Selasa, 23 Agustus 2011

Berdamai Dengan Sampah Kota


SEBELUM












SESUDAH




















Kelurahan Cambaya terletak di wilayah pesisir utara Makassar. Kelurahan ini tidak luas, sekira 0,50 km persegi dengan 5 RW dan 22 RT. Sebagai wilayah pesisir, mayoritas penduduk menggantungkan hidupnya pada laut, dan sebagian besar dari mereka menempati dan membangun rumah di pinggir pantai. Jadilah Kelurahan Cambaya identik dengan wilayah pasang surut.

Kelurahan Cambaya merupakan salah satu kelurahan paling padat dan kumuh di Kota Makassar. Akses jalan ke rumah penduduk hanya berupa gang-gang sempit selebar satu sampai dua meter. Umumnya penduduk di sana tidak memiliki pagar atau halaman rumah. Praktis tempat bermain anak-anak di wilayah itu hanya seputar gang ke gang sehingga jadilah gang-gang di perkampungan tersebut dipenuhi riuhan anak-anak, di tambah kumpulan ibu-ibu rumah tangga yang di saat sore hari menjadikannya sebagai ‘ruang informasi publik’.

Sebagai wilayah pesisir, Kelurahan Cambaya seringkali mendapat titipan sampah plastik kota yang tertinggal pada saat laut surut. Sampah yang ada terus menumpuk di pinggir laut dan akhirnya menggunung. Sampah laut ini bahkan telah masuk ke wilayah pemukiman penduduk dan bertambah parah saat musim penghujan.

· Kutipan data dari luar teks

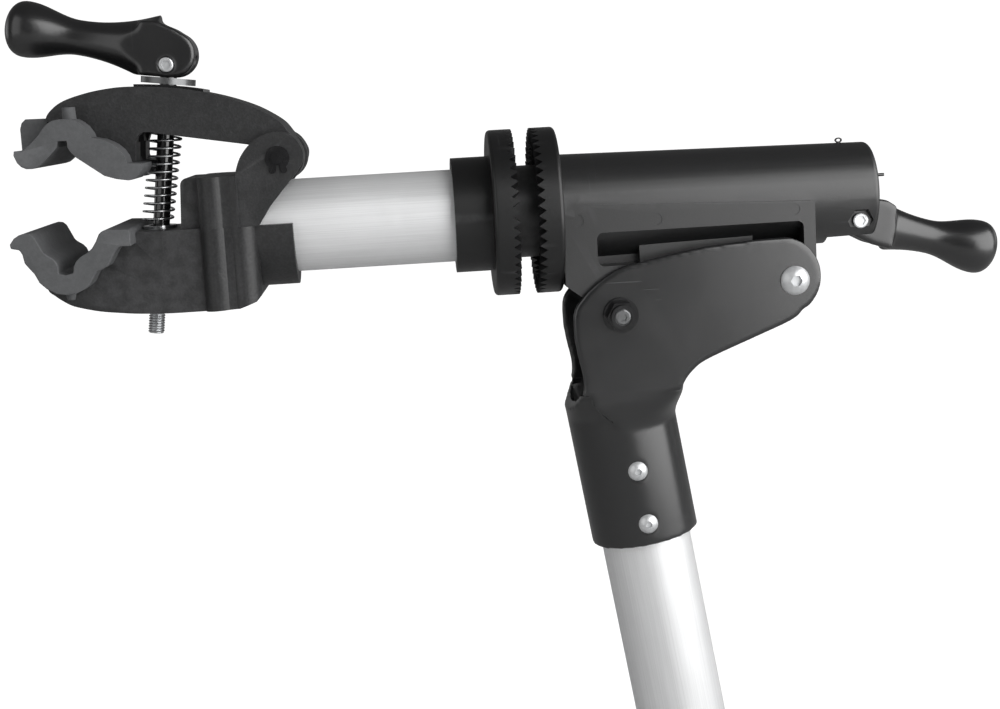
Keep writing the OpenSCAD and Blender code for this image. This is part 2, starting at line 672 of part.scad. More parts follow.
// Upper jaw: an arched hollow beam, open below round the rod
jaw_top_shares = [[0, 0.731], [0.005, 0.759], [0.02, 0.804], [0.053, 0.868], [0.102, 0.919],
                  [0.182, 0.968], [0.261, 0.994], [0.329, 1], [0.417, 0.987], [0.495, 0.966],
                  [0.573, 0.934], [0.65, 0.887], [0.729, 0.823], [0.807, 0.742], [0.87, 0.65],
                  [0.916, 0.563], [0.944, 0.469], [0.966, 0.388], [0.985, 0.281]];
jaw_under_shares = [[0.783, 0.36], [0.596, 0.446], [0.441, 0.516], [0.401, 0.539], [0.37, 0.542],
                    [0.352, 0.507], [0.343, 0.45]];
throat_x = -147.1;
jaw_skin = 6;
roof_z = 63.2;
jaw_wall = 6;
jaw_rib = 3;
slot_half = 5;
slot_x = [-139.5, -123];
function jaw_top() = smooth(placed(jaw_top_shares, jaw_corner, jaw_size), outline_steps);
module jaw_outline() polygon(concat(jaw_top(), [hinge],
    placed(jaw_under_shares, jaw_corner, jaw_size), [[throat_x, upper_seat()[len(upper_seat_shares) - 1][1]]],
    [for (i = [len(upper_seat_shares) - 1 : -1 : 4]) upper_seat()[i]]));
module rod_slot() translate([slot_x[0], -slot_half, 0]) cube([slot_x[1] - slot_x[0], 2 * slot_half, through]);
// Turned groove of the jaw's boss, which keeps it clear of the arm tube
groove_r = hinge[1] - tube_r - gap - 4 * fit;
groove_half = 10;
module upper_jaw() color("#343537") seated() difference() {
    union() {
        side_plate(jaw_w) jaw_outline();
        difference() {
            cross_pin(hinge, boss_r, jaw_w);
            cross_pipe(hinge, boss_r + over, groove_r, 2 * groove_half);
        }
    }
    difference() {
        side_plate(jaw_w - 2 * jaw_wall) intersection() {
            translate([0, -jaw_skin]) polygon(jaw_top());
            translate([throat_x, 0]) square([hinge[0] - boss_r - jaw_rib - throat_x, roof_z]);
        }
        translate([-through, -through, roof_z]) cube([2 * through, 2 * through, through]);
    }
    spring_well(roof_z);
    rod_slot();
    cross_pin(hinge, hinge_bush_r + fit, through);
}
hinge_bush_r = 5;
module hinge_bush() color("#8a8a80") seated() cross_pipe(hinge, hinge_bush_r, hinge_r + fit, jaw_w + gap);
saddle_x = [-146.5, -114.1];
saddle_w = 30;
module saddle_plate() color("#1f2022") seated() difference() {
    side_plate(saddle_w) intersection() {
        difference() {
            translate([0, saddle_t]) polygon(jaw_top());
            polygon(jaw_top());
        }
        translate([saddle_x[0], 0]) square([saddle_x[1] - saddle_x[0], through]);
    }
    rod_slot();
}

// Hinge pin with an external clip on each end
pin_proud = 3.2;
pin_half = ear_out + pin_proud;
pin_groove = 0.5;
clip_ring_r = 5.6;
clip_ear = [2.6, 5.6];
clip_ear_r = 1.5;
clip_slit = 2;
clip_t = 1;
clip_at = ear_out + gap;
module hinge_pin() color("#1d1d1f") seated() difference() {
    cross_pin(hinge, hinge_r, 2 * pin_half);
    for (s = [-1, 1]) translate([0, s * (clip_at + clip_t / 2), 0])
        cross_pipe(hinge, hinge_r + over, hinge_r - pin_groove, clip_t);
}
module hinge_clips() color("#1d1d1f") seated() for (s = [-1, 1])
    translate([hinge[0], s * (clip_at + clip_t / 2), hinge[1]]) rotate([90, 0, 0])
        linear_extrude(clip_t - fit, center = true) difference() {
            union() {
                circle(r = clip_ring_r);
                for (m = [-1, 1]) translate([m * clip_ear[0], -clip_ear[1]]) circle(r = clip_ear_r);
            }
            circle(r = hinge_r - pin_groove + fit);
            translate([-clip_slit / 2, -through]) square([clip_slit, through]);
        }

// Castings of the clamp's column
column_x = [-119.7, -93.2];
column_half = 25;
boss_col_r = 7.4;
boss_xs = [-112.3, -100.2];
boss_y = 24.6;
valley_depth = 1.3;
column_low = -36.7;
column_top = 26.6;
column_cut = [[10, 0.8], [2, 3.6], [-1, 7]];
collar_r = 28.4;
collar_end_x = -76;
tube_end_x = -arm_show - clamp_grip;
jaw_low_shares = [[0, 0.428], [0.013, 0.368], [0.043, 0.319], [0.073, 0.27], [0.132, 0.191],
                  [0.192, 0.144], [0.316, 0.082], [0.441, 0.046], [0.567, 0.019], [0.757, 0], [1, 0]];
lower_jaw_corner = [-193.4, -36.7];
lower_jaw_size = [74.4, 36.7];
low_jaw_more = 1;
rod_hole_x = [-6.4, 7.9];
rod_hole_play = 0.6;
cast_screw_r = screw_d / 2;
cast_head_r = 4.25;
cast_head_h = 5;
cast_screw_y = 26.4;
cast_screw_len = 44;
cast_key = 4;
cast_key_depth = 3;
screw_cover = 6;
head_sunk = 6;
module column_plan() {
    translate([column_x[0], -column_half]) square([column_x[1] - column_x[0], 2 * column_half]);
    for (x = boss_xs, s = [-1, 1]) translate([x, s * boss_y]) circle(r = boss_col_r);
    translate([boss_xs[0], -boss_y - boss_col_r + valley_depth])
        square([boss_xs[1] - boss_xs[0], 2 * (boss_y + boss_col_r - valley_depth)]);
}
module lower_jaw() color("#343537") seated() difference() {
    union() {
        side_plate(jaw_w + 2 * low_jaw_more) polygon(concat(
                smooth(placed(jaw_low_shares, lower_jaw_corner, lower_jaw_size), outline_steps),
                [[column_x[0] + over, seam_z], [lower_seat()[0][0] + gap, seam_z]],
                [for (i = [0 : 14]) lower_seat()[i]]));
        intersection() {
            translate([0, 0, column_low]) linear_extrude(seam_z - column_low) column_plan();
            side_plate(through) polygon([[column_x[0], seam_z], [column_x[0], column_low],
                [column_x[1] - column_cut[0][0], column_low + column_cut[0][1]],
                [column_x[1] - column_cut[1][0], column_low + column_cut[1][1]],
                [column_x[1] - column_cut[2][0], column_low + column_cut[2][1]],
                [column_x[1] - column_cut[2][0], seam_z]]);
        }
        intersection() {
            along(column_x[1] - over, collar_r, collar_end_x - column_x[1] + over);
            translate([-through, -through / 2, seam_z - through]) cube([through, through, through]);
        }
    }
    along(tube_end_x, tube_r, through);
    translate([0, through / 2 - jaw_half + jaw_skin / 3, 0]) cross_pin(nut_place, barrel_nut_r + fit, through);
    translate([nut_place[0] + rod_hole_x[0], -rod_r - rod_hole_play, -through / 2])
        cube([rod_hole_x[1] - rod_hole_x[0], 2 * (rod_r + rod_hole_play), through]);
    cast_screw_holes();
}
barrel_nut_r = 7;
module cast_screw_holes() for (x = boss_xs, s = [-1, 1]) translate([x, s * cast_screw_y, 0]) {
    translate([0, 0, column_low - over]) cylinder(r = cast_screw_r + fit, h = column_top - screw_cover - column_low);
    translate([0, 0, column_low - through + cast_head_h + head_sunk]) cylinder(r = cast_head_r + gap, h = through);
}
module casting_screws() color("#2a2a2c") seated() for (x = boss_xs, s = [-1, 1])
    translate([x, s * cast_screw_y, column_low + cast_head_h + head_sunk]) {
        cylinder(r = cast_screw_r, h = cast_screw_len);
        translate([0, 0, -cast_head_h]) difference() {
            cylinder(r = cast_head_r, h = cast_head_h);
            translate([0, 0, -over]) hex(cast_key, cast_key_depth + over);
        }
    }
module barrel_nut() color("gray") seated() difference() {
    cross_pin(nut_place, barrel_nut_r, jaw_w - 2 * jaw_skin);
    on_rod() translate([0, 0, -through / 2]) cylinder(r = rod_r + fit, h = through);
}

// Upper bracket: the column's top and the two hinge ears
ear_corner = [-101.6, seam_z];
ear_size = [33.1, 43.5];
ear_shares = [[0.299, 0], [0, 0], [0.006, 0.4], [0.015, 0.538], [0.042, 0.625], [0.097, 0.731],
              [0.19, 0.832], [0.302, 0.91], [0.414, 0.959], [0.544, 0.993], [0.671, 1], [0.773, 0.982],
              [0.876, 0.931], [0.955, 0.848], [1, 0.754], [0.976, 0.657], [0.882, 0.549], [0.695, 0.389],
              [0.48, 0.202]];
block_x = -129.2;
block_half = 20;
block_round = 3.5;
block_draft = 1.2;
bridge_back = 8;
bridge_len = 9;
module upper_bracket() color("#343537") seated() difference() {
    union() {
        translate([0, 0, seam_z]) linear_extrude(column_top - seam_z) intersection() {
            column_plan();
            translate([column_x[0], -through / 2]) square([ear_corner[0] - column_x[0] + over, through]);
        }
        side_plate(2 * block_half) polygon(concat([[block_x, seam_z]],
            arc([block_x + block_round + block_draft, column_top - block_round], block_round, 180, 90, 8),
            [[column_x[0] + over, column_top], [column_x[0] + over, seam_z]]));
        for (s = [0, 1]) mirror([0, s, 0]) translate([0, ear_out - ear_t / 2, 0]) side_plate(ear_t)
            intersection() {
                polygon(smooth(placed(ear_shares, ear_corner, ear_size), 3));
                translate([-through, seam_z]) square([through, through]);
            }
        translate([ear_corner[0] - bridge_back, -column_half, seam_z])
            cube([bridge_len, 2 * column_half, column_top - seam_z]);
    }
    along(tube_end_x, tube_r, through);
    cross_pin(hinge, hinge_r + fit, through);
    cast_screw_holes();
}

// Washer under the clamp spring
washer_d = 16.4;
washer_ahead = 2.8;
washer_play = 1.5;
spring_washer_t = 1.4;
module spring_washer() color("silver") seated() translate([nut_place[0] + washer_ahead, 0, seam_z])
    pipe(washer_d / 2, rod_r + washer_play, spring_washer_t);

// Clamp spring: one wire, wound by formula, with straight ends
spring_r = (spring_d - spring_wire) / 2;
spring_from = (seam_z + spring_washer_t - nut_place[1]) / cos(rod_lean) + 3 * fit;
spring_to = (roof_z - nut_place[1]) / cos(rod_lean) - gap - 4 * fit;
// Sideways places of the spring's two ends, since it hangs loosely round the rod
spring_set = [-1.9, 1.1];
coil_rings = 8;
coil_sides = 6;
spring_len = spring_to - spring_from;
coil_rise = spring_len - 2 * spring_wire;
coil_count = spring_turns * coil_rings;
function coil_point(i) = let(k = i / coil_count, a = 90 + 360 * spring_turns * k)
    [spring_set[0] * (1 - k) + spring_set[1] * k + spring_r * cos(a), spring_r * sin(a),
     spring_wire + coil_rise * k];
coil_path = concat([[coil_point(0)[0], coil_point(0)[1], 0]], [for (i = [0 : coil_count]) coil_point(i)],
    [[coil_point(coil_count)[0], coil_point(coil_count)[1], spring_len]]);
function unit(v) = v / norm(v);
function wire_ring(i) = let(n = len(coil_path) - 1, p = coil_path[i],
    ahead = i < n ? unit(coil_path[i + 1] - p) : [0, 0, 0],
    behind = i > 0 ? unit(p - coil_path[i - 1]) : [0, 0, 0],
    t = unit(ahead + behind), out = unit([p[0], p[1], 0]), side = unit(cross(t, out)))
    [for (k = [0 : coil_sides - 1]) let(a = 360 * k / coil_sides)
        p + spring_wire / 2 * (cos(a) * cross(side, t) + sin(a) * side)];
module clamp_spring() color("silver") seated() on_rod() translate([0, 0, spring_from]) {
    n = len(coil_path);
    m = coil_sides;
    polyhedron(points = [for (i = [0 : n - 1]) each wire_ring(i)],
        faces = concat([[for (k = [0 : m - 1]) k]],
            [for (i = [0 : n - 2], k = [0 : m - 1]) let(a = i * m + k, b = i * m + (k + 1) % m)
                each [[a, a + m, b], [b, a + m, b + m]]],
            [[for (k = [m - 1 : -1 : 0]) (n - 1) * m + k]]));
}
// Least gap between neighbouring turns of the spring, measured on its points
coil_gap = min([for (i = [0 : coil_count - coil_rings]) norm(coil_point(i + coil_rings) - coil_point(i))])
    - spring_wire;
echo(least_gap_of_clamp_spring = coil_gap);

mast_tube();
yoke();
sleeve_screws();
pivot_bolt();
pivot_nut();
stop_bolt();
stop_nut();
stop_washers();
stop_spacer();
head_housing();
rear_ring();
pivot_bush();
rear_cam_pin();
wire_clip();
drawbar();
drawbar_nut();
thrust_washer();
rear_lever();
draw_pin();
clutch_hub();
spigot();
arm_tube();
lower_jaw();
upper_bracket();
casting_screws();
lower_pad();
hinge_pin();
hinge_clips();
spring_washer();
barrel_nut();
clamp_spring();
clamp_rod();
clamp_cam_pin();
clamp_lever();
cam_washers();
hinge_bush();
upper_jaw();
upper_pad();
saddle_plate();
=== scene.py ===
"""Looks of the repair stand's clamp head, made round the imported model."""
import json
import math

import bmesh
import bpy
from bpy.props import FloatProperty, FloatVectorProperty, IntProperty, PointerProperty
from bpy.types import Operator, Panel, PropertyGroup
from mathutils import Matrix, Vector

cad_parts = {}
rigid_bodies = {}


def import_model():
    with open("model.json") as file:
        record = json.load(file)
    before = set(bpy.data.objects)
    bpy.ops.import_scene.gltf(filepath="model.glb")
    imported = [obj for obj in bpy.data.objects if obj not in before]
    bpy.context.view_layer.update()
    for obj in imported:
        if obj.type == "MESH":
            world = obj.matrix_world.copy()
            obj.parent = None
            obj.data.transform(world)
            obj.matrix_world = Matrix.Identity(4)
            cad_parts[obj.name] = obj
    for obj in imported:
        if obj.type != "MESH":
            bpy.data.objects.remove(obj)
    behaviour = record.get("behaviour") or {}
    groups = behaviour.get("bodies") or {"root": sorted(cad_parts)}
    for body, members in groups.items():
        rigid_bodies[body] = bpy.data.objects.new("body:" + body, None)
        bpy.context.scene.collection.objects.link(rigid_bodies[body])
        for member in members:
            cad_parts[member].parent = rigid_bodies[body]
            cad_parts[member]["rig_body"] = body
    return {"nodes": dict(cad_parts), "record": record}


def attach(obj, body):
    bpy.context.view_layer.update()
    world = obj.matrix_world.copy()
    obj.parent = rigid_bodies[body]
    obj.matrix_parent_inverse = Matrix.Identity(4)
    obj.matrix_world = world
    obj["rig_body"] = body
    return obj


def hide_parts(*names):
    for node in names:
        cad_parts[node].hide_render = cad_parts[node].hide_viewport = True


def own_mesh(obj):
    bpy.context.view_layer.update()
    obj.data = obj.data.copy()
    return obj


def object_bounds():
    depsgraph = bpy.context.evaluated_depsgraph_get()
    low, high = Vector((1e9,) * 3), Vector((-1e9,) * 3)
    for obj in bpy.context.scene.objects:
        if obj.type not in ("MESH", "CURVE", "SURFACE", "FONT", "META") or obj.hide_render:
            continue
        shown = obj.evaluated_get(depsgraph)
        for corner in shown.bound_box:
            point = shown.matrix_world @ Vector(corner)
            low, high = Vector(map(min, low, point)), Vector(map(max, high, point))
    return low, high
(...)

Tumpukan sampah di Cambaya bukan hanya menggunung di pinggir laut melainkan juga di parit-parit bahkan di sudut-sudut gang yang kosong. Kondisi ini berlangsung selama bertahun-tanpa tanpa ada satu pun pihak yang berusaha menatanya. Tingkat pendidikan masyarakat di wilayah pasang surut ini yang mayoritas rendah serta kurangnya kesadaran masyarakat semakin memperburuk keadaan.

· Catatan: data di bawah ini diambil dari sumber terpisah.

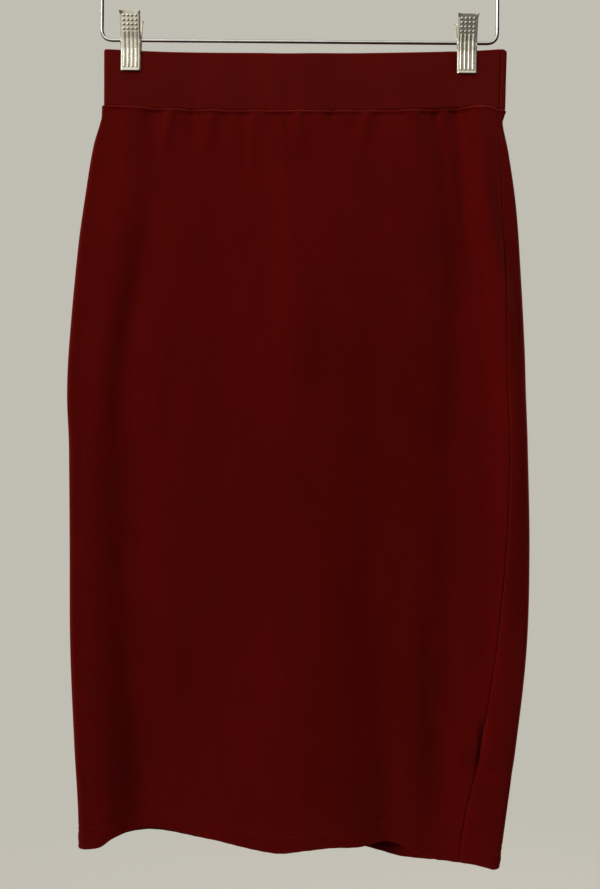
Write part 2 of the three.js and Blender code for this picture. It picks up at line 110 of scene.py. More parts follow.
class Finish:
    # a material or world tree; add() makes any node from its type, its settings and its sockets' values or links
    def __init__(self, owner):
        owner.use_nodes = True
        self.owner = owner
        self.tree = owner.node_tree
        self.tree.nodes.clear()

    def add(self, kind, settings=None, values=None, out=0):
        node = self.tree.nodes.new("ShaderNode" + kind)
        for key, value in (settings or {}).items():
            if key == "stops":
                ramp = node.color_ramp
                while len(ramp.elements) < len(value):
                    ramp.elements.new(0.5)
                for stop, (place, colour) in zip(ramp.elements, value):
                    stop.position = place
                    stop.color = (*colour, 1)
            else:
                setattr(node, key, value)
        for key, value in (values or {}).items():
            if isinstance(value, Signal):
                self.tree.links.new(value.socket, node.inputs[key])
            else:
                node.inputs[key].default_value = value
        return Signal(self.tree, node.outputs[out])

    def axes(self, place):
        # the three numbers of a place or a direction
        node = self.add("SeparateXYZ", None, {0: place}).socket.node
        return [Signal(self.tree, number) for number in node.outputs]

    def mix(self, share, first, second):
        # sockets 6 and 7 of a Mix node are its two colours
        return self.add("Mix", {"data_type": "RGBA"}, {0: share, 6: first, 7: second}, out=2)

    def noise(self, place, scale, detail=2.0, roughness=0.5):
        return self.add("TexNoise", None, {"Vector": place, "Scale": scale, "Detail": detail,
                                           "Roughness": roughness})

    def close(self, shader):
        kind = "OutputWorld" if isinstance(self.owner, bpy.types.World) else "OutputMaterial"
        end = self.tree.nodes.new("ShaderNode" + kind)
        self.tree.links.new(shader.socket, end.inputs["Surface"])
        return self.owner


def rgb(red, green, blue):
    return (red, green, blue, 1)


# Jersey
jersey = {
    "body": (0.074, 0.0016, 0.0011),
    "band": (0.079, 0.0030, 0.0022),
    "wale": 0.00078,  # one column of stitches
    "course": 0.00062,  # one row of stitches
    "knitDepth": 0.00012,
    "fuzz": 0.00006,
    "roughness": 0.86,
    "specular": 0.03,
    "sheen": 0.34,
    "sheenTint": (0.85, 0.14, 0.10),
    "patchScale": 11,
    "patchShade": 0.26,
    "cloudScale": 46,
    "cloudShade": 0.42,
    "fleckScale": 620,
    "fleckShade": 0.34,
    "wornShade": 0.16,
}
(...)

Gerah melihat kondisi di Cambaya yang semakin tahun semakin padat dan kumuh, Dinas Pertamanan dan Kebersihan Kota Makassar mulai memasukkan penataan kelurahan ini sebagai salah satu prioritas kegiatan di tahun 2009. Bermodal Rp74 juta dan didukung partisipasi masyarakat dilaksanakanlah konsep rencana pengelolaan sanitasi persampahan wilayah pasang surut melalui Sistem Pengelolaan Persampahan dan Perubahan Paradigma Pengelolaan Sanitasi Persampahan Keluarga Mandiri. Pemerintah kota juga menggandeng pihak ketiga untuk ikut serta mengelola Cambaya. Jadilah PT. Unilever Indonesia, Yayasan Peduli Negeri, serta LSM lokal bersinergi dengan pemerintah kota mendaur ulang Cambaya.

Beragam kegiatan dibentuk guna melibatkan warga dalam kegiatan ini. Kerja bakti, pertemuan dan pelatihan para kader lingkungan, pemilihan sampah, koin peduli lingkungan, pengomposan, lomba kebersihan antar RW se Kelurahan Cambaya, pembuatan tempat sampah seragam dan bank sampah RW, pembuatan pesan-pesan kebersihan di dinding/tembok, serta pembuatan kerajinan tangan dari daur ulang sampah menjadi kegiatan rutinitas di setiap RW Kelurahan Cambaya.

Salah satu bentuk kreativitas warga adalah irigasi air tetes. Inovasi irigasi air tetes menjadi solusi atas minimnya air tawar di daerah tersebut. Pada dasarnya irigasi air tetes ini dipergunakan untuk kebutuhan air tanaman hias. Inovasi ini memanfaatkan sampah botol plastik yang berasal dari laut sebagai tempat penampung air tanaman. Mulut botol yang telah diberi lubang kecil untuk jalan keluar air diposisikan terbalik dan diikat pada sebatang kayu kecil yang sudah ditancapkan dalam pot tanaman. Dengan cara demikian air dari botol akan keluar setetes demi setetes membasahi tanaman. Kebanyakan warga Cambaya yang menggunakan irigasi air tetes ini memanfaatkan air tajin beras.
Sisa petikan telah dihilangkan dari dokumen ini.